Keep only the lines from the top of the listing through the one with "shade's flat pattern", and reproduce them unaltered.
** start Source data **
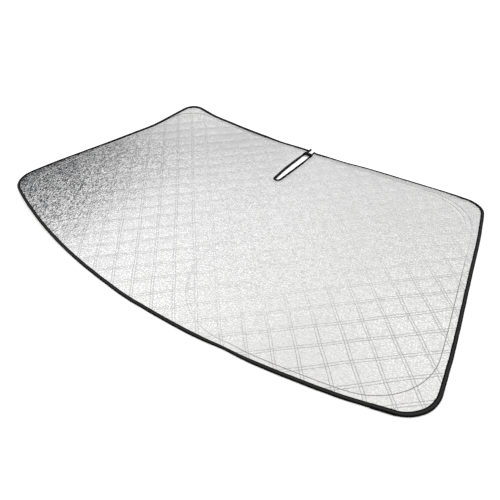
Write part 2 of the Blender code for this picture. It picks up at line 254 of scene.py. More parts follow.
@dataclass(frozen=True)
class Pattern:
    """The shade's flat pattern and the way it lies."""

    lower_width: float = 1.4250
    upper_width: float = 1.1490
    depth: float = 0.8510
    lower_edge_bow: float = 0.1215
    side_bow: float = 0.0060
    upper_edge_dip: float = 0.0084
    lower_corner_radius: float = 0.083
    upper_corner_radius: float = 0.062
    slot_depth: float = 0.218
    slot_mouth_width: float = 0.0155
    slot_middle_width: float = 0.0235
    slot_end_width: float = 0.0150
    hoop_from_lower_edge: float = 0.0190
    hoop_from_side: float = 0.0230
    hoop_from_upper_edge: float = 0.0230
    hoop_from_middle: float = 0.0580
    hoop_inner_bow: float = 0.0030
    hoop_radii: tuple[float, float, float, float] = (0.155, 0.150, 0.166, 0.205)
    left_end_lift: float = 0.0215
    far_side_sink: float = 0.0040
    corner_curl: float = 0.0310
    edge_lip: float = 0.0090
    slot_lip: float = 0.0065
    strays: tuple[tuple[float, float, float, float, float], ...] = (
        (0.110, 0.4175, 0.0, -0.0075, 0.075), (0.551, 0.418, -0.0010, -0.0040, 0.050),
        (0.680, -0.120, 0.0016, 0.0, 0.110), (0.610, 0.260, 0.0018, 0.0, 0.090),
        (0.540, -0.357, 0.0, -0.0012, 0.055), (0.295, -0.405, 0.0, 0.0038, 0.045),
        (0.000, -0.425, 0.0, -0.0018, 0.060), (-0.616, 0.231, 0.0070, 0.0, 0.070),
        (-0.700, -0.230, 0.0040, 0.0, 0.050), (-0.444, 0.422, 0.0, -0.0040, 0.050),
        (0.025, 0.4175, -0.0015, -0.0045, 0.030), (-0.125, 0.4175, 0.0, -0.0040, 0.050),
        (-0.690, -0.310, 0.0050, 0.0, 0.060), (0.0, 0.2075, 0.0018, 0.0, 0.035))

    def laid(self, x: Array, y: Array) -> tuple[Array, Array]:
        """Return where points of the pattern lie, as the soft rim strays in and out a little.

        Each stray is a place, the way that the shade lies off its pattern there, and how far round
        the place it reaches.
        """
        out_x, out_y = x, y
        for place_x, place_y, shift_x, shift_y, reach in self.strays:
            share = hill(x, y, place_x, place_y, reach)
            out_x, out_y = out_x + shift_x * share, out_y + shift_y * share
        return out_x, out_y

    def lift(self, x: Array, y: Array) -> Array:
        """Return the height that points gain where the lying shade stands off the floor."""
        left = np.maximum(0.0, -x / (self.lower_width / 2))
        far = np.maximum(0.0, y / (self.depth / 2))
        sink = self.far_side_sink * smooth(0.8 + 2 * y / self.depth)
        curl = self.corner_curl * (left * self.lower_width / self.upper_width) ** 3 * far ** 3
        return (self.left_end_lift - sink) * left ** 2 + curl

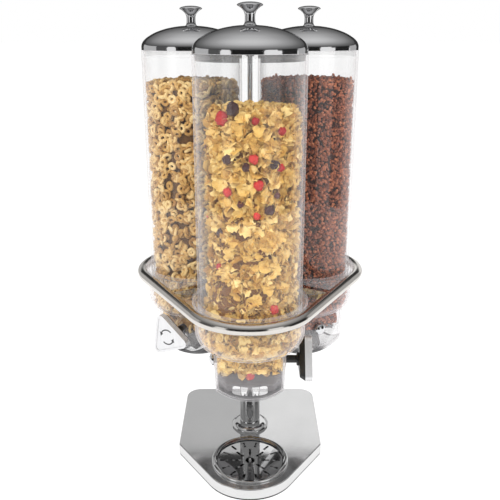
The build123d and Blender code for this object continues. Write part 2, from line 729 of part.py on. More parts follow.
# Lid knob: trumpet shape turned from bar, with a slim stem and a domed top
knob_foot = lid_apex + seating_gap
knob_top = knob_foot + lid_knob_height
flare_low = knob_foot + lid_knob_flare_start
flare_high = flare_low + lid_knob_edge
top_rim = lid_knob_radius - lid_knob_edge / 5
top_ball = dome_ball(top_rim, knob_top - flare_high)
foot_middle = knob_foot + lid_knob_foot_curve_height
stem_low = knob_foot + lid_knob_stem_start
stem_high = knob_foot + lid_knob_stem_end
flare_middle = (stem_high + flare_low) / 2 + lid_knob_flare_curve_rise
with BuildPart() as lid_knob:
    with BuildSketch(unit_section):
        with BuildLine():
            Line((0, knob_foot), (lid_knob_foot_radius, knob_foot))
            Line((lid_knob_foot_radius, knob_foot), (lid_knob_foot_radius, knob_foot + lid_knob_foot_edge))
            ThreePointArc((lid_knob_foot_radius, knob_foot + lid_knob_foot_edge),
                          (lid_knob_stem_radius + lid_knob_foot_curve, foot_middle),
                          (lid_knob_stem_radius, stem_low))
            Line((lid_knob_stem_radius, stem_low), (lid_knob_stem_radius, stem_high))
            ThreePointArc((lid_knob_stem_radius, stem_high),
                          (lid_knob_stem_radius + lid_knob_flare_curve, flare_middle),
                          (top_rim, flare_low))
            ThreePointArc((top_rim, flare_low), (lid_knob_radius, flare_low + lid_knob_edge / 2),
                          (top_rim, flare_high))
            ThreePointArc((top_rim, flare_high), (top_rim / 2, knob_top - dome_drop(top_ball, top_rim / 2)),
                          (0, knob_top))
            Line((0, knob_top), (0, knob_foot))
        make_face()
    revolve(axis=unit_axis)
    with BuildSketch(Plane.XY.offset(knob_foot)):
        with Locations((0, -unit_radius)):
            Circle(lid_screw_radius + seating_gap)
    extrude(amount=lid_screw_length - lid_sheet, mode=Mode.SUBTRACT)
keep_units(lid_knob, "lid_knob")

# Lid screw: pan head under the dome that holds the knob
screw_seat = inside_apex - dome_drop(inside_ball, lid_screw_head_radius) - seating_gap
with BuildPart() as lid_screw:
    with BuildSketch(Plane.XY.offset(screw_seat)):
        with Locations((0, -unit_radius)):
            Circle(lid_screw_head_radius)
    extrude(amount=-lid_screw_head_height)
    with BuildSketch(Plane.XY.offset(screw_seat)):
        with Locations((0, -unit_radius)):
            Circle(lid_screw_radius)
    extrude(amount=lid_screw_length - 2 * lid_sheet)
keep_units(lid_screw, "lid_screw")

print("unit at", unit_radius, "ring centre", round(ring_z, 2), "shaft height", round(shaft_z, 2))
print("total height", round(knob_top, 2))
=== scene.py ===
# %% [markdown]
# A triple cereal dispenser for a buffet: three clear jars with polished lids hang in a bent-bar carrier
# on a polished post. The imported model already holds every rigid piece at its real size, so this lesson
# is about finishes: mirror steel, clear and smoked plastic, rubber and satin metal. All lengths are metres.

# %% Load the frame
import json
from math import cos, pi, radians, sin

import bpy
import numpy as np
from mathutils import Matrix, Vector


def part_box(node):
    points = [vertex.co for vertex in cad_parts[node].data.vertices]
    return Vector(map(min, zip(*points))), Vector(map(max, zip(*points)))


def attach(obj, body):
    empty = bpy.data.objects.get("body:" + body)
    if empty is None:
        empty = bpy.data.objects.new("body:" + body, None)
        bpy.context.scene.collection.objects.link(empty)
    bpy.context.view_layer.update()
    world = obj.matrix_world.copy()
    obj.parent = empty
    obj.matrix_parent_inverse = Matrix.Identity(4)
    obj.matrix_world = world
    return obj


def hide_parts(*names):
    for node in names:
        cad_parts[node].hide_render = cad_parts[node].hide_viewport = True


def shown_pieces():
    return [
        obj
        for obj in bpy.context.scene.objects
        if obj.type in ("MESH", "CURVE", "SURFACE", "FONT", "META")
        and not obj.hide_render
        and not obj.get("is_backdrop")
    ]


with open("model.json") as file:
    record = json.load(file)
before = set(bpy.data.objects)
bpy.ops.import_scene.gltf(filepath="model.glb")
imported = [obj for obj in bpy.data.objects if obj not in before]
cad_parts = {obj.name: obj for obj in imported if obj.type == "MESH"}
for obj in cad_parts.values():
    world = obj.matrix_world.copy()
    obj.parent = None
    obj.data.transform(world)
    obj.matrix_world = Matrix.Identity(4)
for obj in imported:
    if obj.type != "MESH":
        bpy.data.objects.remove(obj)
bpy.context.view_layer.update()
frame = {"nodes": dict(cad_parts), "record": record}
nodes = frame["nodes"]

# %% [markdown]
# Each unit is the front one turned about the post. It is handy to have one matrix for each unit, so that
# a detail is drawn once, in front-unit coordinates, and placed three times. The distance from the post to
# a jar could be typed in, but reading it from the jar's box keeps the scene tied to the frame.

# %% Places of the three units
unit_turns = {"front": 0.0, "right": 120.0, "left": 240.0}
rotor_rest_turns = {"front": 0.0, "right": 45.0, "left": 22.0}
jar_low, jar_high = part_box("front_jar")
lid_low, lid_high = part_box("front_lid")
_, knob_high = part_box("front_knob_face")
shaft_low, shaft_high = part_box("front_rotor_shaft")
unit_distance = -(jar_low.y + jar_high.y) / 2
jar_radius = (jar_high.x - jar_low.x) / 2
shaft_height = (shaft_low.z + shaft_high.z) / 2


def unit_matrix(unit):
    """From a unit's own axis, with its outlet side at -Y, to its place round the post."""
    return Matrix.Rotation(radians(unit_turns[unit]), 4, "Z") @ Matrix.Translation((0, -unit_distance, 0))


print("post to jar", round(unit_distance, 4), "jar radius", round(jar_radius, 4))
print("shaft height", round(shaft_height, 4))

# %% [markdown]
# Shader maths reads badly as a web of nodes. One small class wraps a socket, so that a mask can be written
# as an expression. Numbers alone are still worked out in Python, and only values that vary get a Math node.

# %% Shader maths as Python expressions


class Value:
    """One output in a material's node tree."""

    def __init__(self, sheet, socket):
        self.sheet = sheet
        self.socket = socket

    def math(self, operation, first, second):
        return self.sheet.node("ShaderNodeMath", {"operation": operation}, {0: first, 1: second})

    def __add__(self, other):
        return self.math("ADD", self, other)

    def __sub__(self, other):
        return self.math("SUBTRACT", self, other)

    def __rsub__(self, other):
        return self.math("SUBTRACT", other, self)

    def __mul__(self, other):
        return self.math("MULTIPLY", self, other)

    def __pow__(self, other):
        return self.math("POWER", self, other)

    __radd__ = __add__
    __rmul__ = __mul__


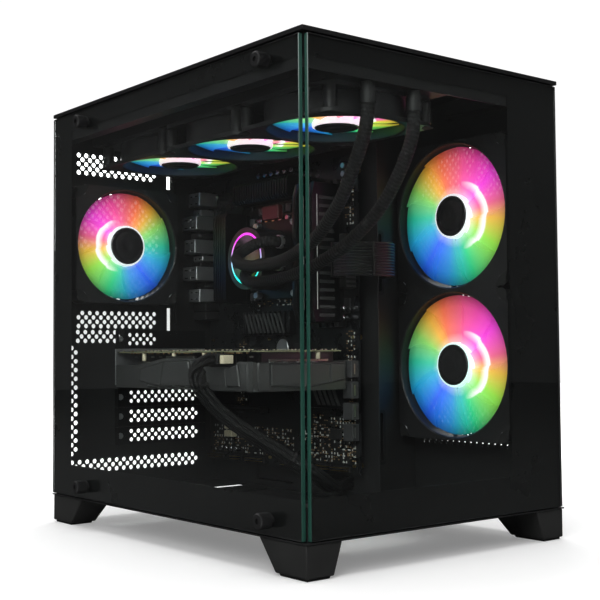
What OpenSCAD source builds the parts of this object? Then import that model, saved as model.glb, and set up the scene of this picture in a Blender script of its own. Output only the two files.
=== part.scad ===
// Desktop computer tower with glass side and front, shown with all that it holds.
// Every module is drawn from the case's own corner: X from the outside of the side glass,
// Y from the outside of the front glass towards the rear, Z up from the floor.

/* [Case] */
// Width of the case, from the side glass to the right panel
case_w = 297; // [296:0.5:299]
// Depth of the case, from the front glass to the rear wall
case_d = 405; // [405:0.5:407]
// Height of the case body, without its feet
body_h = 385; // [385:0.5:387]
// Height of the feet
foot_h = 27; // [20:1:35]
// Thickness of the folded steel sheet
sheet_t = 1.2; // [0.8:0.1:1.4]
// Thickness of the tempered glass
glass_t = 4; // [3:0.5:4]
// Distance from the side glass to the motherboard tray
tray_x = 199; // [198:0.5:200]

/* [Fans] */
// Frame size of the radiator and rear fans
fan_small = 120; // [118:1:120]
// Frame size of the side fans
fan_large = 140; // [136:1:140]
// Depth of a fan frame
fan_deep = 25; // [20:1:25]
// Number of blades on a fan
blade_count = 9; // [7:1:11]

/* [Fasteners] */
// Diameter of a glass thumbscrew's head
screw_head_d = 12.5; // [10:0.5:14]
// How far a glass thumbscrew stands out of the glass
screw_out = 12; // [8:1:14]
// Radius of a thumbscrew's shank
shank_r = 2; // [1.5:0.1:2]
// How far the rear thumbscrews and their tabs stand out of the rear wall
rear_out = 7; // [6:0.5:8]

/* [Graphics card] */
// Length of the graphics card, from the rear bracket to its front end
gpu_len = 242; // [220:2:242]
// Height of the top of the graphics card's circuit board above the floor
gpu_z = 170; // [169:0.5:171]

/* [Hidden] */

$fn = 48;
gap = 0.5;
body_z = foot_h;
top_z = foot_h + body_h;
floor_z = body_z + sheet_t;
roof_z = top_z - 3.5;
rail_in = 17;
rail_low_z = body_z + 27;
rail_top_z = top_z - 31;
glass_low_z = body_z + 2;
glass_top_z = roof_z - 1.6;
corner_gap = glass_t + 0.8;
rear_y = case_d - sheet_t;
right_x = case_w - 2;
screw_ys = [44, 335];
screw_low_z = body_z + 14;
screw_high_z = top_z - 19;

// Motherboard, an upright sheet whose face looks at the side glass
board_x = tray_x - 9;
board_t = 1.6;
board_z = body_z + 25;
board_h = 305;
board_y = case_d - 251;
board_d = 244;
cpu_y = case_d - 139;
cpu_z = board_z + 210;

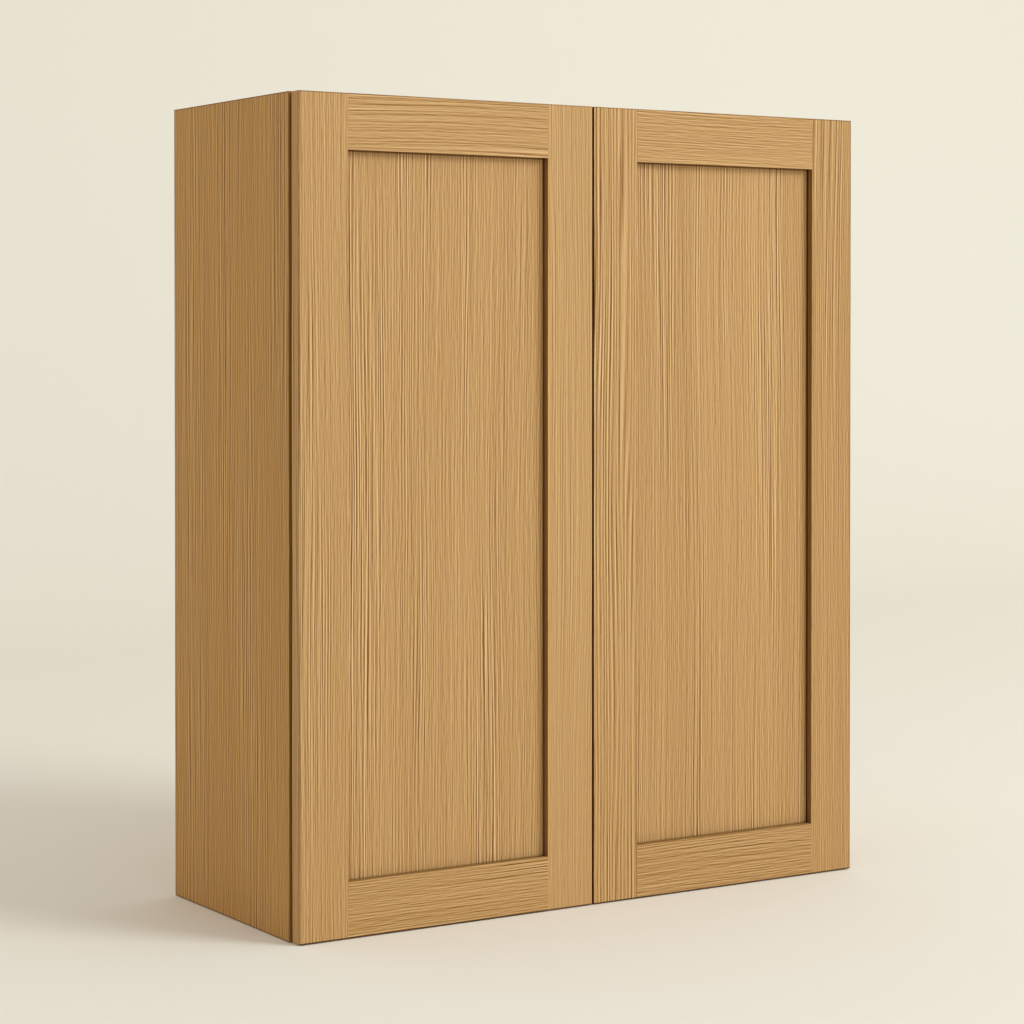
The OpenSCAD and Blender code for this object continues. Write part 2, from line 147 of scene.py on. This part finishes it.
** end Source data **
#### [Written answer]
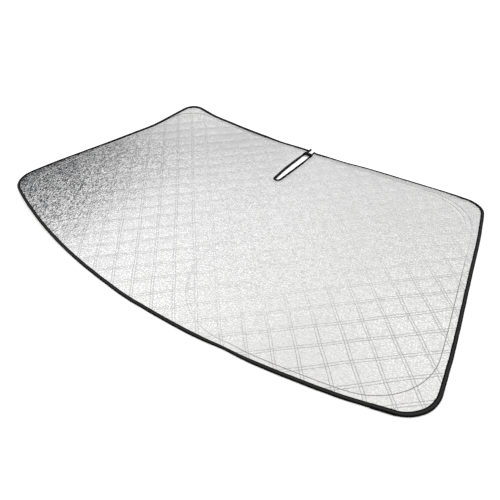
Write part 2 of the Blender code for this picture. It picks up at line 254 of scene.py. More parts follow.
@dataclass(frozen=True)
class Pattern:
    """The shade's flat pattern and the way it lies."""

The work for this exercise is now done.